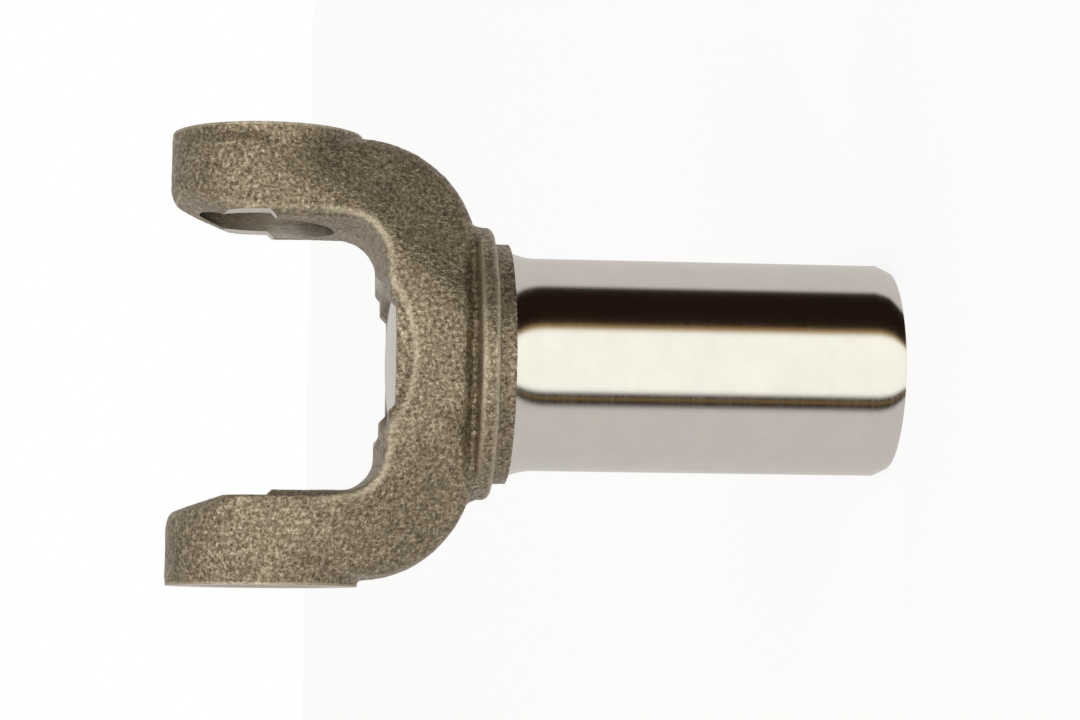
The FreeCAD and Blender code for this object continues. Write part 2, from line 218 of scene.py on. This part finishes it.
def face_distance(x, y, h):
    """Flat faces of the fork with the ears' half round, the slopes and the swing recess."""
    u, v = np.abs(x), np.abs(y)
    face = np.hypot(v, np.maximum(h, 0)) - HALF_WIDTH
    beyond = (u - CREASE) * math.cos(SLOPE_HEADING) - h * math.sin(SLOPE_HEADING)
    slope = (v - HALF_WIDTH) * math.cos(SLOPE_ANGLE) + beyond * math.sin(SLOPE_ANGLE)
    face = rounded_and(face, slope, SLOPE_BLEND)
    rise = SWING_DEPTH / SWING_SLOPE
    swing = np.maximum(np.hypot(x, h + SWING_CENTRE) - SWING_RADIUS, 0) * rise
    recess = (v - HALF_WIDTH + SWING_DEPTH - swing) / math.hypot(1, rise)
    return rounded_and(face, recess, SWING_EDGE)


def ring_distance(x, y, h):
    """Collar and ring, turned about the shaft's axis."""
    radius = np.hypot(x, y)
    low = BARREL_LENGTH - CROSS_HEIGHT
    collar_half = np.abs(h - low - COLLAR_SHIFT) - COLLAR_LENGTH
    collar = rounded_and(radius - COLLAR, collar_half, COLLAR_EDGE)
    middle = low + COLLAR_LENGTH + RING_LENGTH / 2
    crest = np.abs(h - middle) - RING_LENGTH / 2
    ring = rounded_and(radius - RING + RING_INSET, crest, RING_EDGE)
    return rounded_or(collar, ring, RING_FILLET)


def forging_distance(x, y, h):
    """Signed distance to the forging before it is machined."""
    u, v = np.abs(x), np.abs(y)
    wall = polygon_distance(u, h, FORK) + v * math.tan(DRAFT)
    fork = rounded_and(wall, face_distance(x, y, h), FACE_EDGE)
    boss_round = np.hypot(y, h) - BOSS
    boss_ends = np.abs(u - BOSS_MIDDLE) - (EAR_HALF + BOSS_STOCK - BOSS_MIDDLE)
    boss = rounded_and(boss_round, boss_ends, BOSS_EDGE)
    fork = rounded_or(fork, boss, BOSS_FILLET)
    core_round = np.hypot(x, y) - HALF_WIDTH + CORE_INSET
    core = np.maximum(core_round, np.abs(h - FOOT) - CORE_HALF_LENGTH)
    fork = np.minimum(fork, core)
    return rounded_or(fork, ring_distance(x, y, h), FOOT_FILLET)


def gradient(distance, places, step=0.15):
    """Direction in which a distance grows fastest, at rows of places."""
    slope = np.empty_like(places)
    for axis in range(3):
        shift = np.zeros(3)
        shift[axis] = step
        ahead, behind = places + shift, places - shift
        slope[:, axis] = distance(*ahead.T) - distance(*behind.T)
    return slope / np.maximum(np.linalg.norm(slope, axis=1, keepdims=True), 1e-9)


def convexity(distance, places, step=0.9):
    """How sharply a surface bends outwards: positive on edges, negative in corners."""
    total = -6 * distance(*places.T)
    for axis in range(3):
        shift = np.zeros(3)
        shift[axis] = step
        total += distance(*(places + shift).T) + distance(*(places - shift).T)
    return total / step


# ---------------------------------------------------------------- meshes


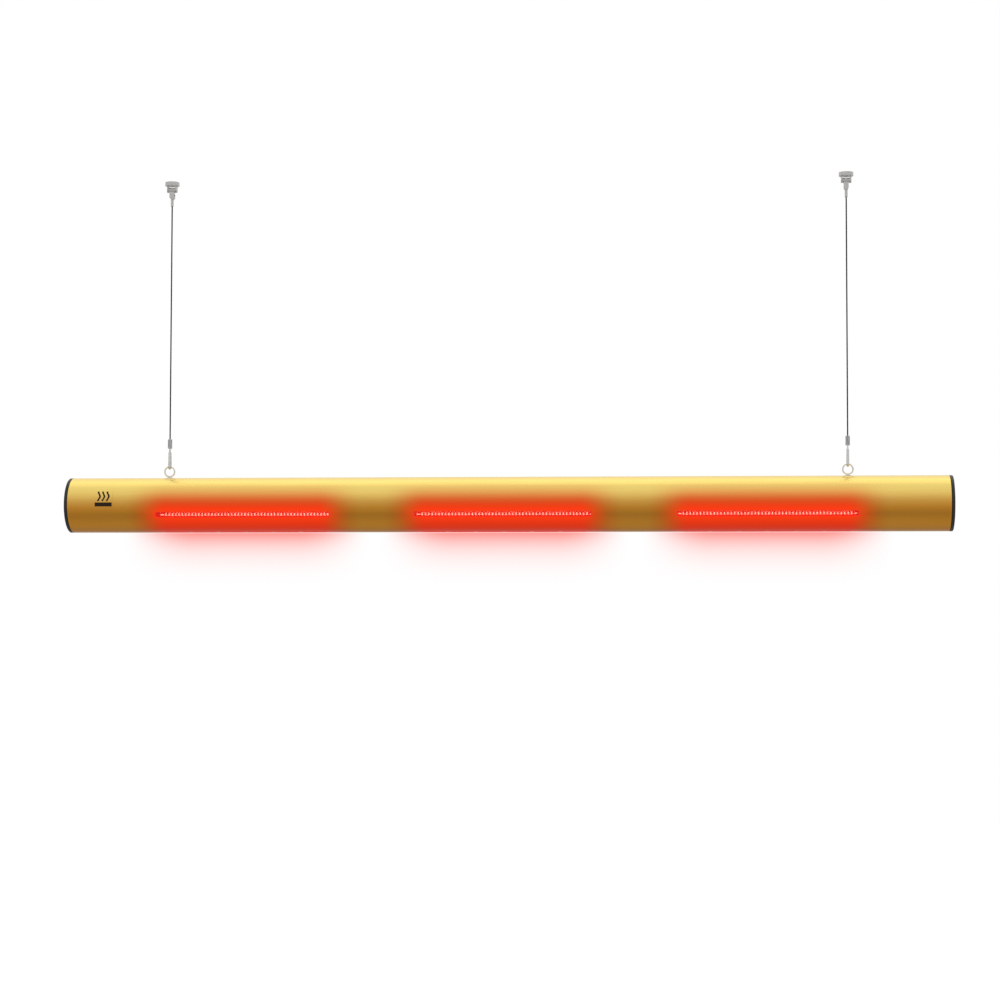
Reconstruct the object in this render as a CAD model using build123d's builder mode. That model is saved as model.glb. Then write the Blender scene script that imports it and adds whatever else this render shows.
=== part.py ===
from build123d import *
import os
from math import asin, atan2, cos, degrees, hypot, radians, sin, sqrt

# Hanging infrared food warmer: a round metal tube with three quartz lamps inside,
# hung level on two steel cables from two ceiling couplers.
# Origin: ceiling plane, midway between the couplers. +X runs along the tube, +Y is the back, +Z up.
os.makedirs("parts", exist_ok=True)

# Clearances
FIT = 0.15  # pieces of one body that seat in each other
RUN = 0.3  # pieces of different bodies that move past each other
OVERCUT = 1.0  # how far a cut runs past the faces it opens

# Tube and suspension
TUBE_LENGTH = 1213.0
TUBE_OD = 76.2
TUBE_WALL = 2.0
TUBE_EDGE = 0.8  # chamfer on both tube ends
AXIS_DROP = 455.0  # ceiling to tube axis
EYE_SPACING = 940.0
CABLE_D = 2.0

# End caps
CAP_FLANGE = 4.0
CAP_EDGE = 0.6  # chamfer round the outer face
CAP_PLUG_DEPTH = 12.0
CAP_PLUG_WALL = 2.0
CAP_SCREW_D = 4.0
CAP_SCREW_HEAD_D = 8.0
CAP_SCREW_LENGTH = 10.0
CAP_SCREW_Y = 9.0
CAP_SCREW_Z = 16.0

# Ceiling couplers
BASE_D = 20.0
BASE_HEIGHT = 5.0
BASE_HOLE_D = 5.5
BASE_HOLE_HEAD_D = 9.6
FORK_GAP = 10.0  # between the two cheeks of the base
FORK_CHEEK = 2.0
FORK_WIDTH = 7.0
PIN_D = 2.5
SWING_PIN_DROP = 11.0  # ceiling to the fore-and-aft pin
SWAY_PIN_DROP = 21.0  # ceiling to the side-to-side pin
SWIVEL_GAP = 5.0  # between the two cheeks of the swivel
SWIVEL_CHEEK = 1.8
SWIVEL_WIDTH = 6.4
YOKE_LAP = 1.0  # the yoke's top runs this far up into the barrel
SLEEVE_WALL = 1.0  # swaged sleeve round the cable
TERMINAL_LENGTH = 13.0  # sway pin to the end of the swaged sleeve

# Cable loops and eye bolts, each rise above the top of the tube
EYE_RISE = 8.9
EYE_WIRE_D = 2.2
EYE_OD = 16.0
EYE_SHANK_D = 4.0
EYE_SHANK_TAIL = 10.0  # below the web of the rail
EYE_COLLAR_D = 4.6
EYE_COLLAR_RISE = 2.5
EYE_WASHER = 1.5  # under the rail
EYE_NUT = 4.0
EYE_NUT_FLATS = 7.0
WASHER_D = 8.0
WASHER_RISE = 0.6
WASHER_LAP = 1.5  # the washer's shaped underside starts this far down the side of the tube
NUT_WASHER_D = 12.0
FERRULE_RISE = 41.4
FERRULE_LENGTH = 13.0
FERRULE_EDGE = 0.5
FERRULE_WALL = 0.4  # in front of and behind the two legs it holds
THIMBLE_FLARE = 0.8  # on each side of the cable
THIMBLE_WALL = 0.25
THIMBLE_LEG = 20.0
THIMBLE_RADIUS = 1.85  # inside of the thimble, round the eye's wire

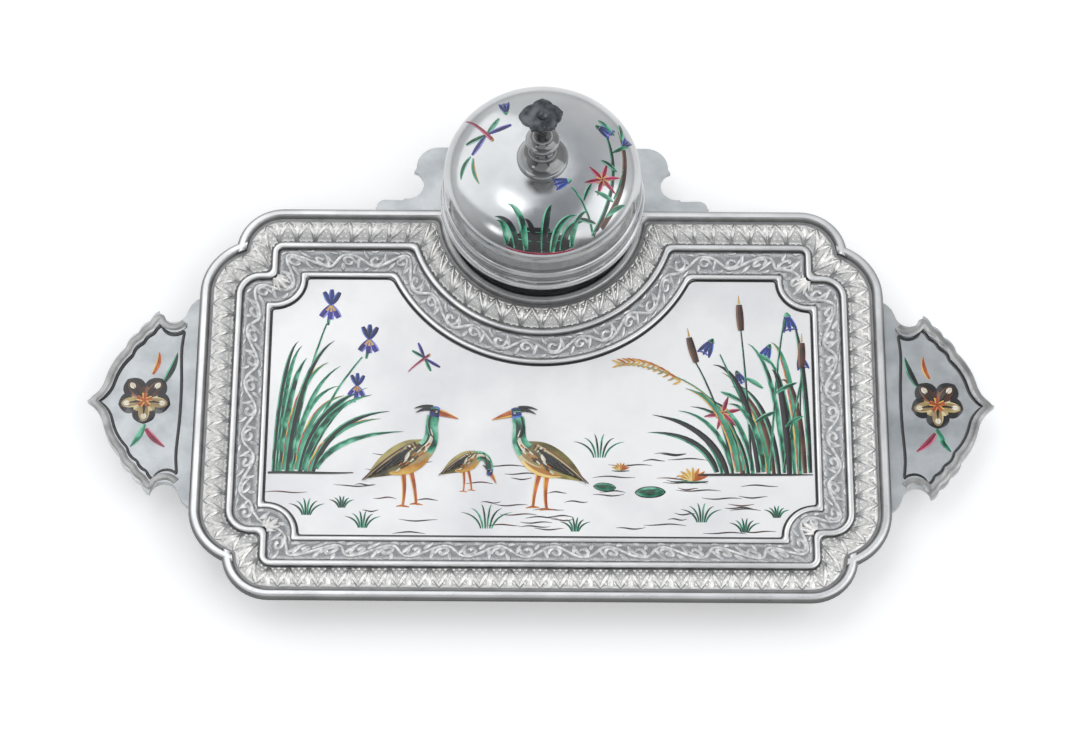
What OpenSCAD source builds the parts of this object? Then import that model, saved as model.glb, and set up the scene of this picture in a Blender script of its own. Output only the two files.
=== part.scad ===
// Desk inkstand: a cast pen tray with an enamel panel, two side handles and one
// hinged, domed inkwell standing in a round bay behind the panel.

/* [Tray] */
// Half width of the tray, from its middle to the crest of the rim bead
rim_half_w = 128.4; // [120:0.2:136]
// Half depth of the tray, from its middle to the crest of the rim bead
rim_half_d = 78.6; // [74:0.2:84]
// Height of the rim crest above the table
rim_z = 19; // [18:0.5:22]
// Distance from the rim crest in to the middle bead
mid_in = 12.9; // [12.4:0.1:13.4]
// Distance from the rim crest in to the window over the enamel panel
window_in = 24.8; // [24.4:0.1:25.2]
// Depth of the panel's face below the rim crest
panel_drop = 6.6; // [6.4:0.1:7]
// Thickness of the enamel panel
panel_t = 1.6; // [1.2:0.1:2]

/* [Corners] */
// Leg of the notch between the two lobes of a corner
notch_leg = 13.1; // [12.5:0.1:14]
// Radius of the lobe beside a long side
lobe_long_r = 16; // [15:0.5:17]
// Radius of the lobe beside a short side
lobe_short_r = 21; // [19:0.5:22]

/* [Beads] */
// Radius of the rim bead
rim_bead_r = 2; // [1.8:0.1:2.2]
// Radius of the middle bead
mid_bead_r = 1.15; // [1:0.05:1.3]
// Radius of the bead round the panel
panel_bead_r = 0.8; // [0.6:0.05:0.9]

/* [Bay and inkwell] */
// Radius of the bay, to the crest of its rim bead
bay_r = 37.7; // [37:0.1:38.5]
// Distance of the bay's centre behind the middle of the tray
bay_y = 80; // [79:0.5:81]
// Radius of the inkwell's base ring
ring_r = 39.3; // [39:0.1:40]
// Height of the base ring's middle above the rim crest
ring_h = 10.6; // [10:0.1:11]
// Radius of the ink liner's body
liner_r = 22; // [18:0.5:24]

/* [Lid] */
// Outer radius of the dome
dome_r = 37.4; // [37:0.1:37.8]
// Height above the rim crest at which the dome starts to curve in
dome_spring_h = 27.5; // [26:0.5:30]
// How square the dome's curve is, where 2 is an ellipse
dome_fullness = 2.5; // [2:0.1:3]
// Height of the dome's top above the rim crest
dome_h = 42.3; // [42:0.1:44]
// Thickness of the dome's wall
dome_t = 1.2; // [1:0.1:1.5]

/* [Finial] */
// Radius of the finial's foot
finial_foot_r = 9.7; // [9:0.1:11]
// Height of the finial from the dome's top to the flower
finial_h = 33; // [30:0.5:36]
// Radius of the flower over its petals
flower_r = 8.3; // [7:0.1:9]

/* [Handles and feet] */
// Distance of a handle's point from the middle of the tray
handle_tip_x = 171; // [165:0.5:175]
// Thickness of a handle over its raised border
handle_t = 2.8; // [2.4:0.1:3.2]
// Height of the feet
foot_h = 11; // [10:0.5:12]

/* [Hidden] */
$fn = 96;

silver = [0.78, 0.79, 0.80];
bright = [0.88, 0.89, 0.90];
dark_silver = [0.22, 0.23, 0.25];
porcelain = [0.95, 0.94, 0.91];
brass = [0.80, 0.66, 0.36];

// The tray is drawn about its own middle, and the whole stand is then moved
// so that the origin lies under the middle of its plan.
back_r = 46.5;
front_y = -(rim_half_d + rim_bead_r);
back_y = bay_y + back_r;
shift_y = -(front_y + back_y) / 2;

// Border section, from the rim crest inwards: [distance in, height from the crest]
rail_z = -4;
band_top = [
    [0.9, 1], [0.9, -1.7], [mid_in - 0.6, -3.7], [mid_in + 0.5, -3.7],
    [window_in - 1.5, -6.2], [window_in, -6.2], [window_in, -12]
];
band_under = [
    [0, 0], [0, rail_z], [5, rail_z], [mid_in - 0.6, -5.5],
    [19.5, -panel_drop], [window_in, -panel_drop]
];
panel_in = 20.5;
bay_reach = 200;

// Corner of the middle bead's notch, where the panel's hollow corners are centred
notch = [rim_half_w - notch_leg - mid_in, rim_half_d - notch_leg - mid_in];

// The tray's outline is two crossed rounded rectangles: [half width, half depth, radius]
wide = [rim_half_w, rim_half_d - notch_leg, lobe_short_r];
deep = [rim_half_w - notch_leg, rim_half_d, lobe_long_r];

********

• WHAT TO WORK ON: Using the entries above, quote each line verbatim from the first through the line that contains "return rounded_and(face, recess, SWING_EDGE)".

• RIGHT ANSWER:
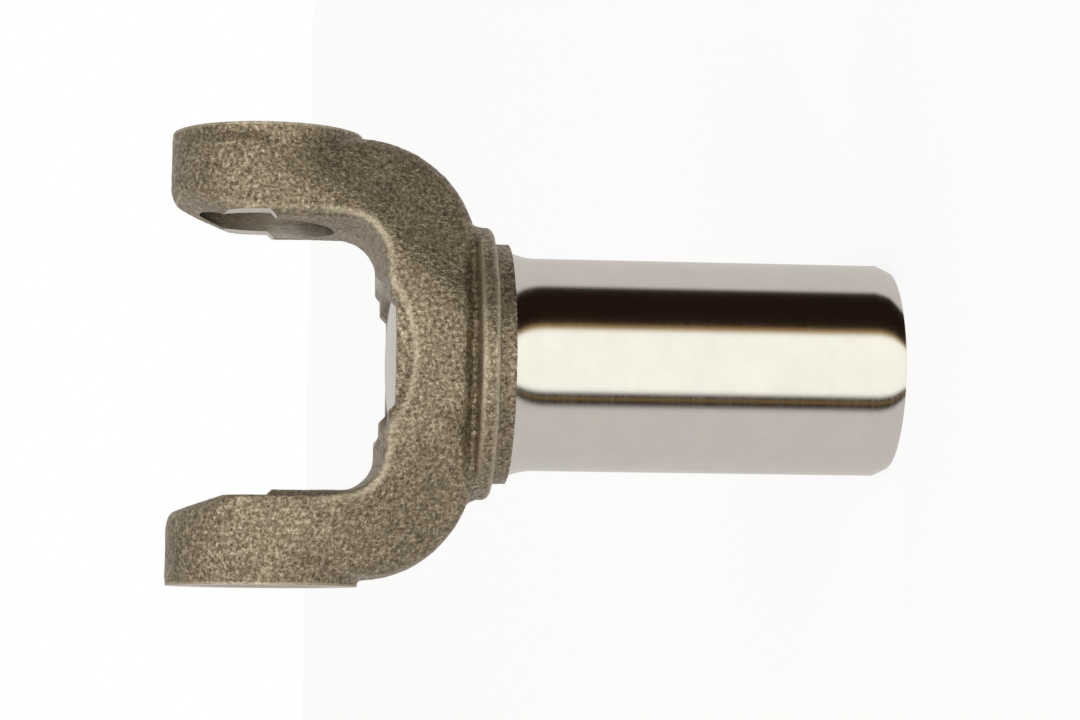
The FreeCAD and Blender code for this object continues. Write part 2, from line 218 of scene.py on. This part finishes it.
def face_distance(x, y, h):
    """Flat faces of the fork with the ears' half round, the slopes and the swing recess."""
    u, v = np.abs(x), np.abs(y)
    face = np.hypot(v, np.maximum(h, 0)) - HALF_WIDTH
    beyond = (u - CREASE) * math.cos(SLOPE_HEADING) - h * math.sin(SLOPE_HEADING)
    slope = (v - HALF_WIDTH) * math.cos(SLOPE_ANGLE) + beyond * math.sin(SLOPE_ANGLE)
    face = rounded_and(face, slope, SLOPE_BLEND)
    rise = SWING_DEPTH / SWING_SLOPE
    swing = np.maximum(np.hypot(x, h + SWING_CENTRE) - SWING_RADIUS, 0) * rise
    recess = (v - HALF_WIDTH + SWING_DEPTH - swing) / math.hypot(1, rise)
    return rounded_and(face, recess, SWING_EDGE)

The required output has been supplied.